Più informazione, meno copie. È il paradosso col quale deve fare i conti la stampa italiana, uno scenario coerente con quanto accade in quasi tutto l’Occidente. Nel giro di pochi anni quella che era una lenta erosione si è tramutata in una slavina che rischia di trascinare a fondo l’intero comparto editoriale. Con poche eccezioni (Avvenire è tra queste, grazie a un legame unico con una famiglia di lettori da anni in lenta e continua crescita), i quotidiani assistono al ridursi progressivo della diffusione.
La stessa integrazione tra carta e digitale si muove per tentativi, certo interessanti, ma che sinora non hanno risolto la questione della sostenibilità per l’intero sistema, lasciando semmai scorgere che il vero problema non è solo di tecnologie o di marketing. Allo stesso tempo, infatti, assistiamo a un consumo mai così continuo, intenso e ubiquo di informazione, che ci arriva – anche non richiesta – attraverso ogni tipo di supporto. Nella crescente domanda di notizie, che alimenta il proliferare delle fonti (peraltro non sempre limpide), e dentro l’ininterrotta esposizione a messaggi mediatici d’ogni tipo c’è un messaggio inespresso che va decifrato, oggi più di prima, per via della complessità dei fatti e della frantumazione del reale ai quali il lettore-consumatore di informazione non riesce a far fronte. È come se si cercasse altro che non sia solo il dato proposto (e scomposto) da un nugolo di media, percorsi e apparati, ma non lo si trovasse davvero. Il supermarket dell’informazione può gratificare la curiosità, ma non sazia la ricerca di uno sguardo capace di restituire l’orizzonte complessivo della propria conoscenza della realtà.
Per questo chi lavora a mettere in mano ogni giorno ai lettori, insieme alla copia di Avvenire, anche una «lettura adeguata del tempo presente», come scrive il cardinale Scola, sente vibrare nel più profondo le parole del nostro Arcivescovo quando dice che è «impegno esplicito» del quotidiano dei cattolici italiani «far emergere la questione del “senso” (significato e direzione di cammino) della vita». C’è un’attesa di comprensione documentata, libera e partecipe ancora largamente insoddisfatta che è nostro compito cogliere e ascoltare, accompagnando ogni persona che incrocia la nostra proposta informativa in quell’avventura del lasciarsi «provocare in continuazione dalla verità che viene al nostro incontro» alla quale ci chiama il Cardinale. È giusto definirla «impresa», e sentirla come tale. Perché è questa la garanzia che Avvenire resterà sempre se stesso: uno strumento, ovvero un compagno utile, un amico affidabile, un riferimento che rispetta e dialoga a partire dalla coscienza evangelica del dovere di «essere “seme buono” nel campo che è il mondo».

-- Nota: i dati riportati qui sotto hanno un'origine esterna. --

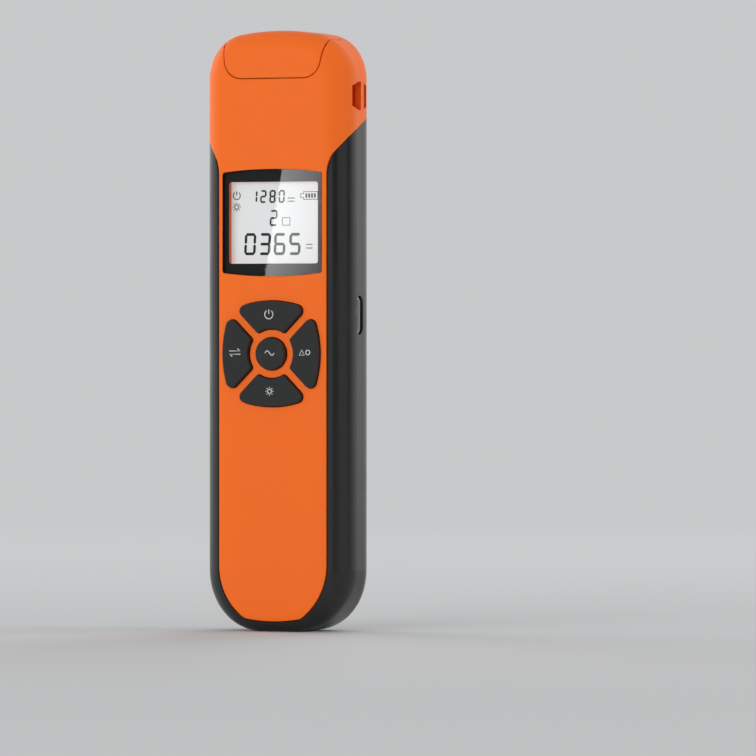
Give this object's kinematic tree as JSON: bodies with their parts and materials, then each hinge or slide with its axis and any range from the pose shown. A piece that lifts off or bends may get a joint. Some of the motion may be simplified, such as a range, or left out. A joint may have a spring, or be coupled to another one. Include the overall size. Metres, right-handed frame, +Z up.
{
  "type": "optical power meter",
  "caption": "Slim hand-held optical power meter: two-colour moulded housing with flip cap over the optical port, display window, ring of keys and a side charging socket.",
  "frame": {"origin": "centre of the level foot that the meter stands on, midway between its flat front and back faces", "axes": "+Z up through the optical port, front face with display and keys towards -Y, charging socket and strap eye towards +X"},
  "size_m": [0.0392, 0.0207, 0.148],
  "materials": {
    "orange_abs": "moulded ABS, fine even texture, satin",
    "black_abs": "moulded ABS, fine spark texture, matt",
    "key_plastic": "moulded keys, matt, printed legends",
    "clear_acrylic": "clear acrylic window with a black printed border, glossy",
    "lcd_cell": "pale grey segment display cell",
    "light_guide": "milky acrylic light guide",
    "silicone": "silicone rubber",
    "circuit_board": "glass-epoxy board with green solder mask",
    "chip_epoxy": "moulded chip package",
    "connector_plastic": "moulded connector plastic",
    "steel": "zinc-plated steel",
    "nickel_plate": "nickel-plated metal",
    "battery_pouch": "aluminium laminate pouch",
    "foam_tape": "double-sided foam tape",
    "ceramic": "zirconia",
    "detector_glass": "flat glass window"
  },
  "bodies": {
    "housing": {"front_shell": "orange_abs", "rear_shell": "black_abs", "cap_hinge_pin": "steel", "display_window": "clear_acrylic", "lcd_panel": "lcd_cell", "lcd_backlight": "light_guide", "lcd_connector": "silicone", "keypad_mat": "silicone", "key_domes": "steel", "main_board": "circuit_board", "processor_chip": "chip_epoxy", "amplifier_chip": "chip_epoxy", "charger_chip": "chip_epoxy", "crystal_can": "steel", "usb_shell": "nickel_plate", "usb_tongue": "connector_plastic", "battery_cell": "battery_pouch", "battery_tape": "foam_tape", "battery_tabs": "nickel_plate", "adapter_body": "nickel_plate", "adapter_nut": "nickel_plate", "ferrule_sleeve": "ceramic", "detector_can": "nickel_plate", "detector_window": "detector_glass", "detector_leads": "nickel_plate", "housing_screws": "steel", "board_screws": "steel"},
    "cap": {"flip_cap": "orange_abs"},
    "key_power": {"key_power": "key_plastic"},
    "key_lamp": {"key_lamp": "key_plastic"},
    "key_ref": {"key_ref": "key_plastic"},
    "key_wave": {"key_wave": "key_plastic"},
    "key_unit": {"key_unit": "key_plastic"}
  },
  "joints": [
    {"name": "cap_hinge", "type": "hinge", "parent": "housing", "child": "cap", "pos_m": [0, 0.0072, 0.1318], "axis": [-1, 0, 0], "range_deg": [0, 90]},
    {"name": "key_power_press", "type": "slide", "parent": "housing", "child": "key_power", "axis": [0, 1, 0], "range_m": [0, 0.0005], "stiffness_N_per_m": 600, "springref_m": -0.0003},
    {"name": "key_lamp_press", "type": "slide", "parent": "housing", "child": "key_lamp", "axis": [0, 1, 0], "range_m": [0, 0.0005], "stiffness_N_per_m": 600, "springref_m": -0.0003},
    {"name": "key_ref_press", "type": "slide", "parent": "housing", "child": "key_ref", "axis": [0, 1, 0], "range_m": [0, 0.0005], "stiffness_N_per_m": 600, "springref_m": -0.0003},
    {"name": "key_wave_press", "type": "slide", "parent": "housing", "child": "key_wave", "axis": [0, 1, 0], "range_m": [0, 0.0005], "stiffness_N_per_m": 600, "springref_m": -0.0003},
    {"name": "key_unit_press", "type": "slide", "parent": "housing", "child": "key_unit", "axis": [0, 1, 0], "range_m": [0, 0.0005], "stiffness_N_per_m": 600, "springref_m": -0.0003}
  ]
}
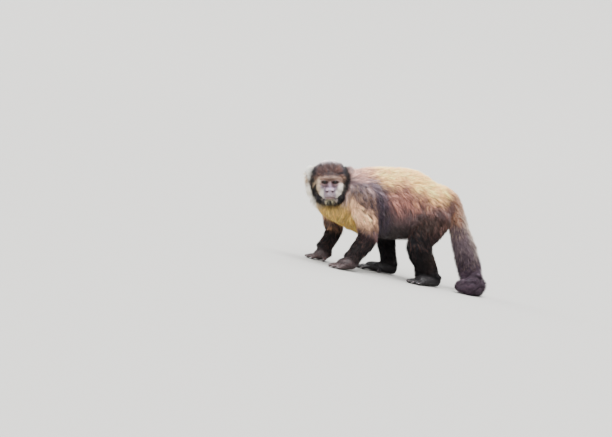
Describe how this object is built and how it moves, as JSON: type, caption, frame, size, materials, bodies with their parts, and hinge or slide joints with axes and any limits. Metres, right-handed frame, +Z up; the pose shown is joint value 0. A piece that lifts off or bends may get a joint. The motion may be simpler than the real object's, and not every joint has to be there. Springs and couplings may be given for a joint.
{
  "type": "standing capuchin monkey figure",
  "caption": "Life-size still capuchin monkey on all fours, head turned over its left side, long tail hanging behind and curling on the floor.",
  "frame": {"origin": "middle of the whole outline, seen from above, on the floor", "axes": "+Z up, the body faces -Y, its left side is +X, the head looks toward +X and a little toward -Y"},
  "size_m": [0.1818, 0.4818, 0.2477],
  "materials": {
    "crown_coat": "straight coarse hair",
    "face_skin": "bare skin with short pale hair",
    "ear_skin": "thin bare skin",
    "eye": "wet gloss",
    "back_coat": "long soft hair",
    "breast_coat": "long soft golden hair",
    "dark_coat": "dark brown hair",
    "nail": "dark horn"
  },
  "bodies": {
    "root": {"eye_left": "eye", "eye_right": "eye", "muzzle": "face_skin", "chin": "face_skin", "face": "face_skin", "head": "crown_coat", "ear_left": "ear_skin", "ear_right": "ear_skin", "neck": "back_coat", "chest": "back_coat", "belly": "back_coat", "rump": "back_coat", "tail_base": "dark_coat", "tail_middle": "dark_coat", "tail_low": "dark_coat", "tail_tip": "dark_coat", "upper_arm_left": "breast_coat", "forearm_left": "dark_coat", "hand_left": "dark_coat", "upper_arm_right": "breast_coat", "forearm_right": "dark_coat", "hand_right": "dark_coat", "thigh_left": "dark_coat", "shank_left": "dark_coat", "foot_left": "dark_coat", "thigh_right": "dark_coat", "shank_right": "dark_coat", "foot_right": "dark_coat"}
  },
  "joints": []
}
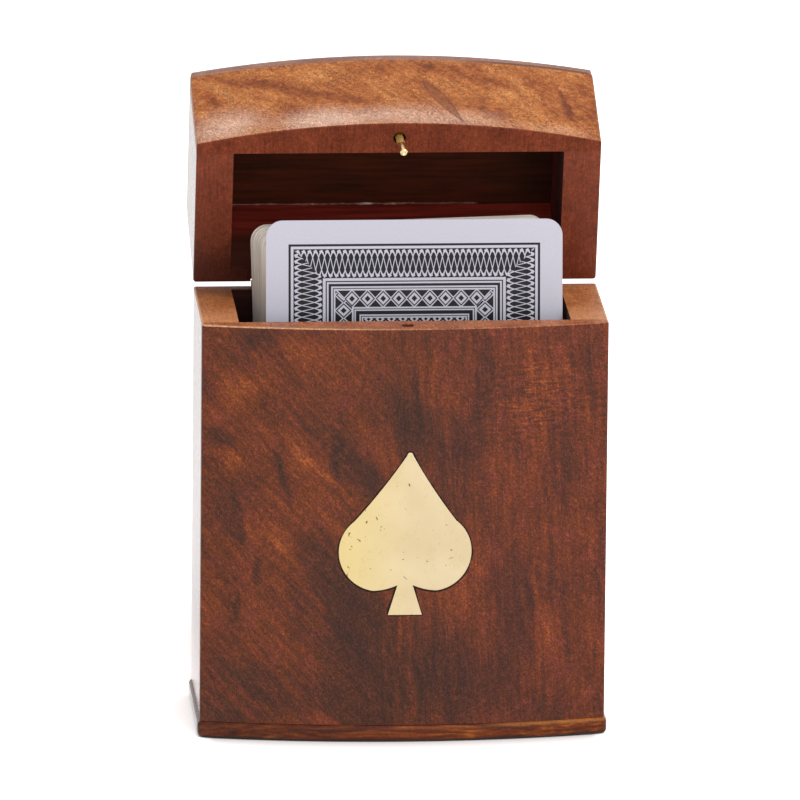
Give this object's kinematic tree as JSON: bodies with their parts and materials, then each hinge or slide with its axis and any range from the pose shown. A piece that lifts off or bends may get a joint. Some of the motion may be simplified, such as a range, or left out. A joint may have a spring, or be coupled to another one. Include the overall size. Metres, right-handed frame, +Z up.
{
  "type": "playing card box with a flip-top lid",
  "caption": "Bow-fronted hardwood box for a deck of playing cards, with a rear-hinged flip-top lid, a brass spade inlay, a brass locating pin and the deck inside, lid open.",
  "frame": {"origin": "centre of the base plate's underside, halfway through the box's depth and width", "axes": "+X to the right seen from the bowed front, +Y to the hinged back, +Z up"},
  "size_m": [0.079, 0.0617, 0.1239],
  "materials": {
    "front_wood": "lacquered",
    "side_wood": "lacquered",
    "lid_wood": "lacquered",
    "inner_wood": "lacquered",
    "base_wood": "lacquered",
    "brass": "polished",
    "card_stock": "coated"
  },
  "bodies": {
    "box": {"front_panel": "front_wood", "back_panel": "side_wood", "left_side": "side_wood", "right_side": "side_wood", "floor_board": "inner_wood", "base_plate": "base_wood", "spade_inlay": "brass", "left_hinge_body_leaf": "brass", "left_hinge_pin": "brass", "right_hinge_body_leaf": "brass", "right_hinge_pin": "brass", "body_hinge_nails": "brass"},
    "lid": {"lid_front": "lid_wood", "lid_back": "side_wood", "lid_left": "lid_wood", "lid_right": "lid_wood", "lid_top": "lid_wood", "locating_pin": "brass", "left_hinge_lid_leaf": "brass", "right_hinge_lid_leaf": "brass", "lid_hinge_nails": "brass"},
    "deck": {"front_card": "card_stock", "card_deck": "card_stock"}
  },
  "joints": [
    {"name": "lid_hinge", "type": "hinge", "parent": "box", "child": "lid", "pos_m": [0, 0.01835, 0.08178], "axis": [-1, 0, 0], "range_deg": [-72, 108]},
    {"name": "deck_lift", "type": "slide", "parent": "box", "child": "deck", "axis": [0, 0.1184, 0.993], "range_m": [0, 0.004]}
  ]
}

Il consolidato tandem domenicale con «Milano Sette» è sempre più l’esplicita dichiarazione di una fedeltà alla missione consegnata ad Avvenire ormai 45 anni fa – il 4 dicembre 1968 – dal suo fondatore Papa Montini, già arcivescovo a Milano, all’indomani del Concilio: un quotidiano nazionale nella diffusione e nel dialogo, cattolico e dunque globale negli orizzonti, ambrosiano nelle radici. Oggi quell’«impresa» si rinnova con un obiettivo ancor più ambizioso: alimentare con l’informazione firmata Avvenire e rilanciata in pagina, sul sito web, nei social network, su tablet e smartphone «la possibilità – così la descrive il cardinale Scola – che in noi abitino, vengano rinnovate, crescano e siano narrate le domande e la risposta sul senso dei fatti».
Al dunque, è questa la nostra sola, vera ambizione di giornalisti cattolici.